26. In Scotland, extended sentences were introduced under the Crime and Disorder Act 1998 which inserted section 210A into the 1995 Act. Under section 210A the Court may impose an extended sentence if it is intending on passing a determinate sentence in relation to a sexual offence of any length, or a violent or terrorism offence of four years or more, and considers that the terms of a standard sentence would not be adequate for the purpose of protecting the public from serious harm from the offender. An extended sentence is made up of a custodial term and an extension period set by the Court (up to ten years). Prisoners subject to an extended sentence are eligible for release by the Scottish Ministers on a recommendation from the Parole Board at the halfway point. Before commencement of the Prisoners (Control of Release) Scotland Act 2015 on 1 February 2016 prisoners were entitled to automatic release at the two thirds point; since that time, automatic release is at the end of the custodial term.

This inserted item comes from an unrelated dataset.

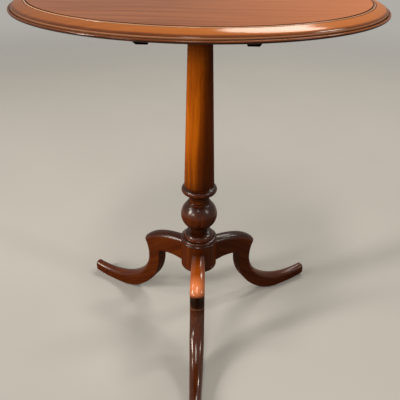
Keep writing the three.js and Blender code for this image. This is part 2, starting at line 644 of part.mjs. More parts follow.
// A flat bar, its tip sloped on the lower side so that it rides into the strike
function catchBolt() {
  const low = BOLT_TOP - BOLT_HEIGHT;
  const slope = BOLT_HEIGHT / 2;
  const outline = [
    point(BOLT_TIP - BOLT_LENGTH, low),
    point(BOLT_TIP - slope, low),
    point(BOLT_TIP, low + slope),
    point(BOLT_TIP, BOLT_TOP),
    point(BOLT_TIP - BOLT_LENGTH, BOLT_TOP),
  ];
  const hole = drill(KNOB_STEM_RADIUS + FIT, low - 1, BOLT_TOP + 1, SCREW_SIDES).translate(0, KNOB_Y, 0);
  return surface(cut(solid(carriedAlongX(outline, BOLT_WIDTH, 0)), [hole]));
}

function catchKnob() {
  const top = SEAT - CASE_DEPTH - RUNNING;
  const foot = top - KNOB_LENGTH;
  const waist = KNOB_RADIUS / 2;
  return surface(solid(turned([
    [0, foot],
    ...arc(0, foot + KNOB_RADIUS, KNOB_RADIUS, -60, 40, 5),
    [waist, top - waist / 2],
    [waist, top],
    [KNOB_STEM_RADIUS, top],
    [KNOB_STEM_RADIUS, BOLT_TOP - FIT],
    [0, BOLT_TOP - FIT],
  ], SCREW_SIDES * 2)));
}

// A bowed leaf that bears on the bolt; its ends lie against the board.
function catchSpring() {
  const middle = CASE_FRONT - CASE_LENGTH / 2;
  const half = CASE_LENGTH / 2 - CASE_NOSE;
  const bow = SPRING_SPACE - SPRING_THICKNESS - 2 * RUNNING;
  const upper = Array.from({ length: CURVE_STEPS + 1 }, (_, i) => {
    const along = 1 - (2 * i) / CURVE_STEPS;
    return point(middle + along * half, SEAT - RUNNING - bow * (1 - along ** 2));
  });
  const lower = upper.map(({ x, y }) => point(x, y - SPRING_THICKNESS)).reverse();
  return surface(solid(carriedAlongX([...upper, ...lower], BOLT_WIDTH - 2 * RUNNING, 0)));
}

// ---------------------------------------------------------------- the assembly

const MAHOGANY = { color: 0x7c3a1c, roughness: 0.3, metalness: 0 };
const DEAL = { color: 0x6b4328, roughness: 0.75, metalness: 0 };
const BRASS = { color: 0xb08d46, roughness: 0.35, metalness: 1 };
const IRON = { color: 0x3a3734, roughness: 0.6, metalness: 1 };
const STEEL = { color: 0x7d7a75, roughness: 0.45, metalness: 1 };

const group = new THREE.Group();

function piece(name, geometry, finish, parent = group) {
  const mesh = new THREE.Mesh(geometry, new THREE.MeshStandardMaterial(finish));
  mesh.name = name;
  parent.add(mesh);
  return mesh;
}

// Base
piece('column', column(), MAHOGANY);
piece('column_wedge', surface(solid(wedgeGeometry(0, 2 * (TENON_RADIUS - 1)))), DEAL);
piece('pivot_block', pivotBlock(), DEAL);
Object.entries(LEG_AZIMUTHS).forEach(([name, azimuth]) => {
  piece(`leg_${name}`, leg(), MAHOGANY).rotation.z = azimuth;
});
piece('strap_plate', strapPlate(), IRON);
plateScrewPlaces().forEach((place, i) => {
  piece(`strap_screw_${i + 1}`, screw(PLATE_SCREW), STEEL).position.set(...place);
});
piece('strike_plate', strikePlate(), BRASS);
[-STRIKE_SCREW_OFFSET, STRIKE_SCREW_OFFSET].forEach((x, i) => {
  const mesh = piece(`strike_screw_${i + 1}`, screw(STRIKE_SCREW), BRASS);
  mesh.rotation.x = -Math.PI / 2;
  mesh.position.set(x, -BLOCK_FRONT, BOLT_MIDDLE);
});

// Tilting top
const top = new THREE.Group();
group.add(top);
piece('table_top', tableTop(), MAHOGANY, top);
Object.entries({ left: -BEARER_OFFSET, right: BEARER_OFFSET }).forEach(([side, x]) => {
  piece(`bearer_${side}`, bearer(x), DEAL, top);
  bearerScrewPlaces(x).forEach((place, i) => {
    piece(`bearer_screw_${side}_${i + 1}`, screw(TOP_SCREW), STEEL, top).position.set(...place);
  });
});
piece('catch_case', catchCase(), BRASS, top);
piece('catch_spring', catchSpring(), STEEL, top);
caseScrewPlaces().forEach((place, i) => {
  piece(`catch_screw_${i + 1}`, screw(BRASS_SCREW), BRASS, top).position.set(...place);
});
piece('catch_bolt', catchBolt(), BRASS, top);
piece('catch_knob', catchKnob(), BRASS, top).position.y = KNOB_Y;

export default group;
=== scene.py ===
"""Tilt-top tripod table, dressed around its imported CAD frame.

Metres, +Z up, origin on the floor under the column. The single leg points to -Y. Wooden pieces
carry a point attribute, "grain": the place of a point measured with X along the grain.
"""

import json
import math

import bmesh
import bpy
import numpy as np
from bpy.props import FloatProperty, FloatVectorProperty, IntProperty, PointerProperty
from bpy.types import Operator, Panel, PropertyGroup
from mathutils import Matrix, Vector


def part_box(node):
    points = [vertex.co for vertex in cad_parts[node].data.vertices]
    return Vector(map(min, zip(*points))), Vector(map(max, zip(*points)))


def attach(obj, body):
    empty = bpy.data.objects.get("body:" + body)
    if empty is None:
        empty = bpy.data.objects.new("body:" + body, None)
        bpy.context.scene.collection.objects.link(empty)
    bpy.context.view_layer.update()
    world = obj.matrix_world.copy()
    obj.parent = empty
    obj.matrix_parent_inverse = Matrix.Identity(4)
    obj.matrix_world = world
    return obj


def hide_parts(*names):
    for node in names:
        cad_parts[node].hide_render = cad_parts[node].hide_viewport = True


bl_info = {
    "name": "Tilt Top Table",
    "version": (1, 0, 0),
    "blender": (4, 5, 0),
    "location": "3D View > Sidebar > Table",
    "description": "Builds a moulded, turned and carved tilt-top tripod table around its CAD frame",
    "category": "Add Mesh",
}

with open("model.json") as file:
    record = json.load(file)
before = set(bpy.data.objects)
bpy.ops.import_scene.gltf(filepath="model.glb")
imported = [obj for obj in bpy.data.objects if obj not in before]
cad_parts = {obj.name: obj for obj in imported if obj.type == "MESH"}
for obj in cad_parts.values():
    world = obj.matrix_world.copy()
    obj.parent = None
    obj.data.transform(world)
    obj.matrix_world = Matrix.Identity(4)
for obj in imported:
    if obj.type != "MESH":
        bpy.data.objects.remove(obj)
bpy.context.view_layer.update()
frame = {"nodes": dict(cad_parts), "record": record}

# ---------------------------------------------------------------- places taken from the frame

BOARD_LOW, BOARD_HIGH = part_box("table_top")
COLUMN_LOW, COLUMN_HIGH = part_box("column")
BLOCK_LOW, BLOCK_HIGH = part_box("pivot_block")
KNOB_LOW, KNOB_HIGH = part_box("catch_knob")

TABLE_HEIGHT = BOARD_HIGH.z
TOP_RADIUS = BOARD_HIGH.x
DRUM_RADIUS = COLUMN_HIGH.x
DRUM_BOTTOM = COLUMN_LOW.z
LEG_REACH = -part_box("leg_front")[0].y

FRONT_LEG, RIGHT_LEG, LEFT_LEG = -math.pi / 2, math.pi / 6, 5 * math.pi / 6
MM = 0.001
MERGED = 1e-6  # points nearer than this become one
SLIVER = 1e-7  # edges shorter than this are taken out
FLAT, SHARP = math.radians(0.5), math.radians(30.0)  # faces at less are one, at more are eased
BOARD_BASE = (BOARD_LOW.z - 0.01 * MM, BOARD_LOW.z + 0.01 * MM)  # heights of its raw underside
SHAFT = (353 * MM, 668 * MM)  # heights between which the column has the shaft's finish


# ---------------------------------------------------------------- sizes and colours


def lengths(**sizes):
    """Length properties from rows of millimetres and description, kept in metres"""
    return {
        key: FloatProperty(
            name=spoken(key),
            description=description,
            default=millimetres * MM,
            min=0.0,
            precision=5,
            unit="LENGTH",
        )
        for key, (millimetres, description) in sizes.items()
    }


def spoken(key):
    """A key as a name to read"""
    return key.replace("_", " ").capitalize()


def colour(name, description, value):
    """A linear colour"""
    return FloatVectorProperty(
        name=name,
        description=description,
        default=value,
        min=0.0,
        max=1.0,
        size=3,
        subtype="COLOR",
    )


def rotation(name, description, degrees):
    """An angle given in degrees and kept in radians"""
    return FloatProperty(
        name=name,
        description=description,
        default=math.radians(degrees),
        subtype="ANGLE",
        unit="ROTATION",
    )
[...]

27. Schedule 20B of the 2003 Act contains release provisions which continue to apply to those serving sentences imposed under the Criminal Justice Act 1967 and the Criminal Justice Act 1991. Offenders sentenced under the 1967 and 1991 Acts are subject to discretionary conditional release. Offenders sentenced under these provisions before 3 December 2012 for offences committed before 4 April 2005, who received a sentence of 4 years or more for an offence listed in Schedule 15 to the 2003 Act, are subject to automatic release on licence at the two-thirds point, if not released by the Parole Board at the halfway point. The licence expires at the three-quarters point. Schedule 20B also includes the release provisions for those who continue to serve the now repealed EPP sentences.